Allerdings macht Seidenspinner nicht so sehr Sorgen um die Anwohner, als vielmehr darum, dass das Wohnprojekt die örtliche Fauna aus dem Gleichgewicht bringen könnte. "Man zerstört ein Naturerbe. Vögel suchen sich Eiweißnahrung im Auwaldboden." Für den neuen Wohnraum müssen tatsächlich einige Bäume gefällt werden, das gibt auch Hotzan zu: "Aber die haben ihren Lebenszyklus zum Großteil eh schon überschritten." Außerdem würden einige Bäume nachgepflanzt.
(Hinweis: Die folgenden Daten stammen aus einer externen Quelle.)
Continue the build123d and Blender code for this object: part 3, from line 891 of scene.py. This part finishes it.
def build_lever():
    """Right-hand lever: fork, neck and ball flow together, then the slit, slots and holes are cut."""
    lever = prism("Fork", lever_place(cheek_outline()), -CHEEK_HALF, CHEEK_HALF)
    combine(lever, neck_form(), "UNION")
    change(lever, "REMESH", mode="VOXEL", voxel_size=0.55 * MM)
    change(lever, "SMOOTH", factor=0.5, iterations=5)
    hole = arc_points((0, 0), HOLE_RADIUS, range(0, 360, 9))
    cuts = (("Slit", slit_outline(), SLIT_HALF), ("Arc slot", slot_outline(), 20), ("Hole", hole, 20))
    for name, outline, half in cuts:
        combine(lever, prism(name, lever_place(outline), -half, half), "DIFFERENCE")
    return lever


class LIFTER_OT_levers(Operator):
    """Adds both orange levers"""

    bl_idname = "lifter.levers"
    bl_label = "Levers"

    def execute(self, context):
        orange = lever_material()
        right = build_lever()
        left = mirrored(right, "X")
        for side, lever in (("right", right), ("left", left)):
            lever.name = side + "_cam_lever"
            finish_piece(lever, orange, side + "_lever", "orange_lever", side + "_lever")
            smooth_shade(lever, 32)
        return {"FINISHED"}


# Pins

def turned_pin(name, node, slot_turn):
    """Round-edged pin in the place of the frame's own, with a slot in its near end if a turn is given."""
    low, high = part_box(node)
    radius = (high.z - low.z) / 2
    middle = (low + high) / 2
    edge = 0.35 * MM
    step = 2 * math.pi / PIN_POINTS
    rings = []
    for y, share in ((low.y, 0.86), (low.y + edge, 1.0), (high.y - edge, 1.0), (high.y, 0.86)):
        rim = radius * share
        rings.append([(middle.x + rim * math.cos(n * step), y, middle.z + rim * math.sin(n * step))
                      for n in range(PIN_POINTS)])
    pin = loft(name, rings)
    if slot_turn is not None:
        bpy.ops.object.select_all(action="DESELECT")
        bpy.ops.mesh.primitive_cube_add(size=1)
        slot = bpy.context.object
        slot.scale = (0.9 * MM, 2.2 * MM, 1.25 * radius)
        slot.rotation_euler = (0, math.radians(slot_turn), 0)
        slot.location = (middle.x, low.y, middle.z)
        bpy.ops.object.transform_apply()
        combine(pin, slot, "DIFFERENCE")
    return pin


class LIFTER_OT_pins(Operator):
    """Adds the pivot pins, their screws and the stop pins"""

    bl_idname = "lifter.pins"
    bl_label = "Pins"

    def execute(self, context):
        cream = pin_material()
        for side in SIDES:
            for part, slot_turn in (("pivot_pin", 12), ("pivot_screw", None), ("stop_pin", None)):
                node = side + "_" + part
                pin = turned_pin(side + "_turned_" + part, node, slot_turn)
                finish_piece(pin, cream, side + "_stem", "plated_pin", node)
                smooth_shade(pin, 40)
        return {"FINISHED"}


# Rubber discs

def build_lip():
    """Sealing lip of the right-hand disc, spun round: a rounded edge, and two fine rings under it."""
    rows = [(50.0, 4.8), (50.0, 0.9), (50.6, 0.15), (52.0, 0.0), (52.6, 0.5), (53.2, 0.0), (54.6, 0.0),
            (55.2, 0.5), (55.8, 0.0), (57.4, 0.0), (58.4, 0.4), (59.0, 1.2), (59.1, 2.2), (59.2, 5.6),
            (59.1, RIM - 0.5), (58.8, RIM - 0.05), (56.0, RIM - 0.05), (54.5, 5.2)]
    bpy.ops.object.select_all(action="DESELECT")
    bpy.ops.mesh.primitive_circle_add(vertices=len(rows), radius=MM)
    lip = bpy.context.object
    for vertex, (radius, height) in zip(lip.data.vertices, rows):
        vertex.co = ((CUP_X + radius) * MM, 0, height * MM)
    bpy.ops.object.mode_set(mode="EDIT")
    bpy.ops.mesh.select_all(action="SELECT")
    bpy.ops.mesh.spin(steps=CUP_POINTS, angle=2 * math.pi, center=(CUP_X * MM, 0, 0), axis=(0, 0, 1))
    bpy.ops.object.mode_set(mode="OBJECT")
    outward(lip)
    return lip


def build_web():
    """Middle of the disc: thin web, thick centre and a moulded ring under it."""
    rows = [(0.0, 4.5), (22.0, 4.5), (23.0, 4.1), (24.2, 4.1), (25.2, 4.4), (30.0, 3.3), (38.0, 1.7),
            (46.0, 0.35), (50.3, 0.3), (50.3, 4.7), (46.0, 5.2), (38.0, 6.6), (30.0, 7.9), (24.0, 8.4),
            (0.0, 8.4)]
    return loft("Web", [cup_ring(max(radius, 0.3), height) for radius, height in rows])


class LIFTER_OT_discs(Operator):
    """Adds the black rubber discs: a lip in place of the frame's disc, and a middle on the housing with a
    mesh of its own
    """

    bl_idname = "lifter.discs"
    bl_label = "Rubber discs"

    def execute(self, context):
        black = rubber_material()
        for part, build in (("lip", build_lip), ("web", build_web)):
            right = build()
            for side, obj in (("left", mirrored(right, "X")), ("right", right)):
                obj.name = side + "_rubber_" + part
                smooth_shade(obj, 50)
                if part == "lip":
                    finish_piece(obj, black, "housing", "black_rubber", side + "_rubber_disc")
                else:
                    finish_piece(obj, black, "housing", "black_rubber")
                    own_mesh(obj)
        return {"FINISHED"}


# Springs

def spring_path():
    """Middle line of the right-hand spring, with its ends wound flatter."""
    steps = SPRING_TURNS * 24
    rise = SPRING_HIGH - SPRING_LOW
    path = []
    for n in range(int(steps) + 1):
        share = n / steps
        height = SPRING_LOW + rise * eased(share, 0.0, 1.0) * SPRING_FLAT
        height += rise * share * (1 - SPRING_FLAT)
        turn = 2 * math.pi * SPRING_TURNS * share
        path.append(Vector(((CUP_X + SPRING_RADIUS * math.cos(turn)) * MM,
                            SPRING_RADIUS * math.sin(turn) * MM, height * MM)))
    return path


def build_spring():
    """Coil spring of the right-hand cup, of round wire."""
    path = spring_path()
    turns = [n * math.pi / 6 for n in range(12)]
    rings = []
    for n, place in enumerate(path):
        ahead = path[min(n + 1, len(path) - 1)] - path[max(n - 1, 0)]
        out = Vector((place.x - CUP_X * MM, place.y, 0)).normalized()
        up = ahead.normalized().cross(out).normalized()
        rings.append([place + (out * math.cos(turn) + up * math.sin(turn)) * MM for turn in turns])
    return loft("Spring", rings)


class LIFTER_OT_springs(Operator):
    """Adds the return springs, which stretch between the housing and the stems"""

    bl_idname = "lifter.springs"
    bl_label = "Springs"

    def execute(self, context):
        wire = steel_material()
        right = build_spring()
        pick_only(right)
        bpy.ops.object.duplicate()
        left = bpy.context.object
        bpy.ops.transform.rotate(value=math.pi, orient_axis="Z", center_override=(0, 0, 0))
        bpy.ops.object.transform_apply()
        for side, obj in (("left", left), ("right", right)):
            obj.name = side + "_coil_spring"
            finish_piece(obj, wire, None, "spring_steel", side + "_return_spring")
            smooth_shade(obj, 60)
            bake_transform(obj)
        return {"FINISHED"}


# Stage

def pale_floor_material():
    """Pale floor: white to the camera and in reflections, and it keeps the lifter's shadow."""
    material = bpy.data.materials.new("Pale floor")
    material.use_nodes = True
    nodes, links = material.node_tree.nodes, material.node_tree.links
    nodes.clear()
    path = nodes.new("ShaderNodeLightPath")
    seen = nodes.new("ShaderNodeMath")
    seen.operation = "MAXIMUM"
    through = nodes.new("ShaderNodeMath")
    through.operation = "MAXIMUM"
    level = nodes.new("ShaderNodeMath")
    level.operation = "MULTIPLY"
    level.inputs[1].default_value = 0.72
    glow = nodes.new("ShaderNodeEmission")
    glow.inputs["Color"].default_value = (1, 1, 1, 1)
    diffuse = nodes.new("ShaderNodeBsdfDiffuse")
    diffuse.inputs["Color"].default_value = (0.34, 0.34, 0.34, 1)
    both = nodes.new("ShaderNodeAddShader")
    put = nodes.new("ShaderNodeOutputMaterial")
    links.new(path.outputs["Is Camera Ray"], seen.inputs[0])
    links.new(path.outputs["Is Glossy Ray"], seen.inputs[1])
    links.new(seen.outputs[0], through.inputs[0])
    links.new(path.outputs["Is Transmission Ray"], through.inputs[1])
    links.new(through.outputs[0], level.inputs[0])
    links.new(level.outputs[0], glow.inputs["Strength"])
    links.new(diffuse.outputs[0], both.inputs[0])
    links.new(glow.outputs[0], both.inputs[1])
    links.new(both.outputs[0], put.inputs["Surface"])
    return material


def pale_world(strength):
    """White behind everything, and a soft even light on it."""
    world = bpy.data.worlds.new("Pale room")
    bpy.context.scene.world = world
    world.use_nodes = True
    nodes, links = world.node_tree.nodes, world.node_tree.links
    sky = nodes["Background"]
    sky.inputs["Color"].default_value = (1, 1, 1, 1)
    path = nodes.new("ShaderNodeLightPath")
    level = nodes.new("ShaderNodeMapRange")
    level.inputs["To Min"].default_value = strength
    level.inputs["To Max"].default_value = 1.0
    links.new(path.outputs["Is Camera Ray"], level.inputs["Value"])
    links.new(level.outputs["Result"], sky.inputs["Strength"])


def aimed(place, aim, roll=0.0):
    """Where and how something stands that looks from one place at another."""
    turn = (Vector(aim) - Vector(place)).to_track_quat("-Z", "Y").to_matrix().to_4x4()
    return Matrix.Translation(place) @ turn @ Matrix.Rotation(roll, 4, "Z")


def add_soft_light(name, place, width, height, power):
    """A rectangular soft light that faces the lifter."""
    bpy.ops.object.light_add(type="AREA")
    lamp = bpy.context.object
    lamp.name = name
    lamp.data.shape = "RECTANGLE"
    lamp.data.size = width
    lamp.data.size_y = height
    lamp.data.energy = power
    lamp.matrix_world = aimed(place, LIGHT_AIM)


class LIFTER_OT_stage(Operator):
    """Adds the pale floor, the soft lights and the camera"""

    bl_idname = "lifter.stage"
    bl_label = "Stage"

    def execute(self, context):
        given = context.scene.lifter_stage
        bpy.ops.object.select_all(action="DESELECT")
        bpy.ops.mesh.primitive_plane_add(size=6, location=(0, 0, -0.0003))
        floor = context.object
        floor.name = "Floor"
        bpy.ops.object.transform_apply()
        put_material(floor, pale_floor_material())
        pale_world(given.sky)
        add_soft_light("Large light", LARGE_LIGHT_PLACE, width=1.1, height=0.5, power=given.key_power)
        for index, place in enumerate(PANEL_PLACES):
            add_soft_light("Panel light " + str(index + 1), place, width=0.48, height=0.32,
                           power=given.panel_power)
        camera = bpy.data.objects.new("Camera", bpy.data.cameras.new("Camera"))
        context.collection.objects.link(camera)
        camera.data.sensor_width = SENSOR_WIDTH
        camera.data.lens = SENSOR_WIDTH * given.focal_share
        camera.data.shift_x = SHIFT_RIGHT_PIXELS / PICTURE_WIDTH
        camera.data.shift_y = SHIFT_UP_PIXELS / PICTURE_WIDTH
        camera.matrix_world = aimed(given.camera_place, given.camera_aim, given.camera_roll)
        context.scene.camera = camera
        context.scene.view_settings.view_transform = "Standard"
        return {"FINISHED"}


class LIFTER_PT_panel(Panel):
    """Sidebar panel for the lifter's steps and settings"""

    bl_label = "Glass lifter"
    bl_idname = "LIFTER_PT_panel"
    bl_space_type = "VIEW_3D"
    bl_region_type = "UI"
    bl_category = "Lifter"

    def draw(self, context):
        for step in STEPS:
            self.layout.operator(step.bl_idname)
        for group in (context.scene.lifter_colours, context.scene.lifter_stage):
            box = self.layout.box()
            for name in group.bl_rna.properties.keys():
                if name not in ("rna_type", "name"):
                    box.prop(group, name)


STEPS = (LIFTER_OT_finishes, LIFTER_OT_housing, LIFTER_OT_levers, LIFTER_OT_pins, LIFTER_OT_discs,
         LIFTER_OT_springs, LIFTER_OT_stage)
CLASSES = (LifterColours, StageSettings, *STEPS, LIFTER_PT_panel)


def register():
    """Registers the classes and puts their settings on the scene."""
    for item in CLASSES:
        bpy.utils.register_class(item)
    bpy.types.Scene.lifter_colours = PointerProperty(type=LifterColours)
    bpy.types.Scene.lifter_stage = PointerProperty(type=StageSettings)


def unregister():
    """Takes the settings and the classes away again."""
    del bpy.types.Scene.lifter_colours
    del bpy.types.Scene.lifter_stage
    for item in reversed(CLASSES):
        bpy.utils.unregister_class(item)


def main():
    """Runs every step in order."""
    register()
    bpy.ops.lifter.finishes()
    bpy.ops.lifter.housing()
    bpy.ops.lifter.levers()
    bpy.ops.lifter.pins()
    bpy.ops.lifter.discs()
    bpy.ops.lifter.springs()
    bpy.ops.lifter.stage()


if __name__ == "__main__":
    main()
Eine Frage bleibt dennoch offen für die Karlsfelder Naturschützerin Seidenspinner: "Wieso müssen Häuser unbedingt in Gebiete, wo noch Natur ist?". Dass dort Wohnraum geschaffen werden soll, ist für sie kein Argument. Sie würde sich andere Standorte fernab der Würm und des Auwaldes wünschen und kritisiert: "An der neuen Grundschule in Karlsfeld haben wir jetzt einen Riesenparkplatz. Stattdessen hätten wir dort auch Wohnungen schaffen können."